I am trying to wrap my head around compiling a assignment expression to bytecode. I am writing my own language, and this part has really got me stumped. My language takes the source code and converts it into tokens, which are converted directly to bytecode. For example, something like:

a + 2

becomes

TOKEN_NAME
TOKEN_ADD
TOKEN_INT

this would then be parsed and converted to bytecode which would look something like

LOAD_VARIABLE (this is the a)
LOAD_CONSTANT (this is the 2)
ADD

This is pretty straight forward. But for an assignment expression such as:

a[0][1] = 2

which would become

TOKEN_NAME
TOKEN_L_BRACKET
TOKEN_INT
TOKEN_R_BRACKET
TOKEN_L_BRACKET
TOKEN_INT
TOKEN_R_BRACKET
TOKEN_ASSIGN
TOKEN_INT

I need to load a, do a subscript on that object (the 0 subscript), then store 2 into 1 subscript. I should add that the parser is effectively LL(1), which makes this particularly difficult.

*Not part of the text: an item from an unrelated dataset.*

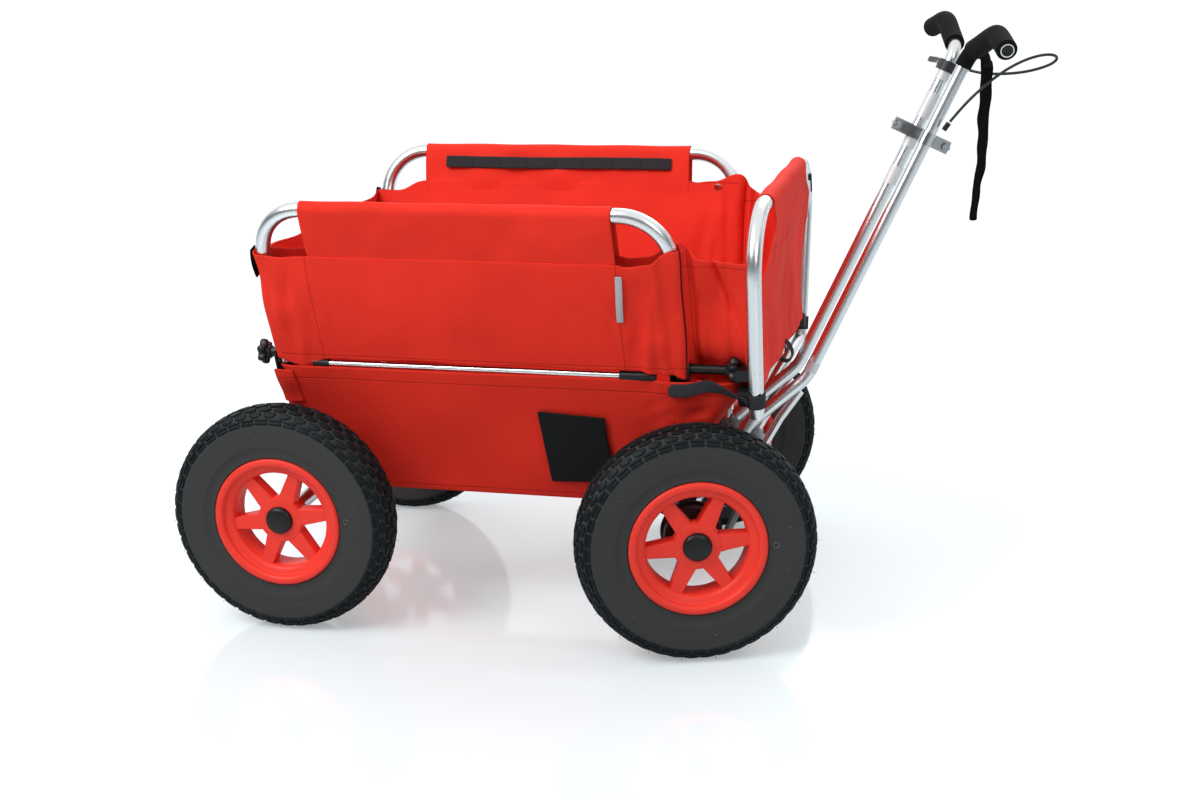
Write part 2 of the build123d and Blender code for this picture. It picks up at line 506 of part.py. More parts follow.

I cannot think of a way to make sure the last part of the left hand side expression (the part I am assigning to) isn't loaded, but has the value (2) stored into it.

If any of this is unclear, please leave a comment I will be happy to clarify my program. (It's pretty hard to make a MCVE for an entire interpreter for a programming language!)

Thanks in advance.

Solution

  • You can use a simple backtracking method to construct references:

    • compile the expression as if you were reading the expression
    • if the next operation requires an lvalue, look back at the last bytecode operation
    • convert this last operation according to this table:
      • LOAD_VALUE converts to GET_VALUE_REF
      • LOAD_PROPERTY converts to GET_PROPERTY_REF (LOAD_PROPERTY is generated by a.b)
      • LOAD_ELEMENT converts to GET_ELEMENT_REF (LOAD_ELEMENT is generated by a[b])
      • any other opcode generates an invalid lvalue error.

    This method is sufficient for the most common semantics. For C you would add support for the dereferencing operator *: GET_POINTER_VALUE converts to GET_POINTER_REF which is essentially a no op.

    To implement this you need to keep track of the last opcode generated by the compiler, with the possibility to patch it into another byte code.

    The expression a[0][2] would compile to 

    LOAD_VARIABLE a (this is the a)
LOAD_CONSTANT 0 (this is the 0)
GET_ELEMENT
LOAD_CONSTANT 2 (this is the 2)
GET_ELEMENT

    a[0][2] = 3 converts to 

    LOAD_VARIABLE a
LOAD_CONSTANT 0
GET_ELEMENT
LOAD_CONSTANT 2
GET_ELEMENT_REF
LOAD_CONSTANT 3
STORE_REF

    You can also generate specific stores directly if you don't need a reference (you need a reference for a[b] += c for example).

    a[0][2] = 3 then converts to 

    LOAD_VARIABLE a
LOAD_CONSTANT 0
GET_ELEMENT
LOAD_CONSTANT 2
LOAD_CONSTANT 3
STORE_ELEMENT (uses 3 stack slots)

    while a[0][2] += 3 produces:

    LOAD_VARIABLE a
LOAD_CONSTANT 0
GET_ELEMENT
LOAD_CONSTANT 2
GET_ELEMENT_REF
LOAD_REF
LOAD_CONSTANT 3
ADD
STORE_REF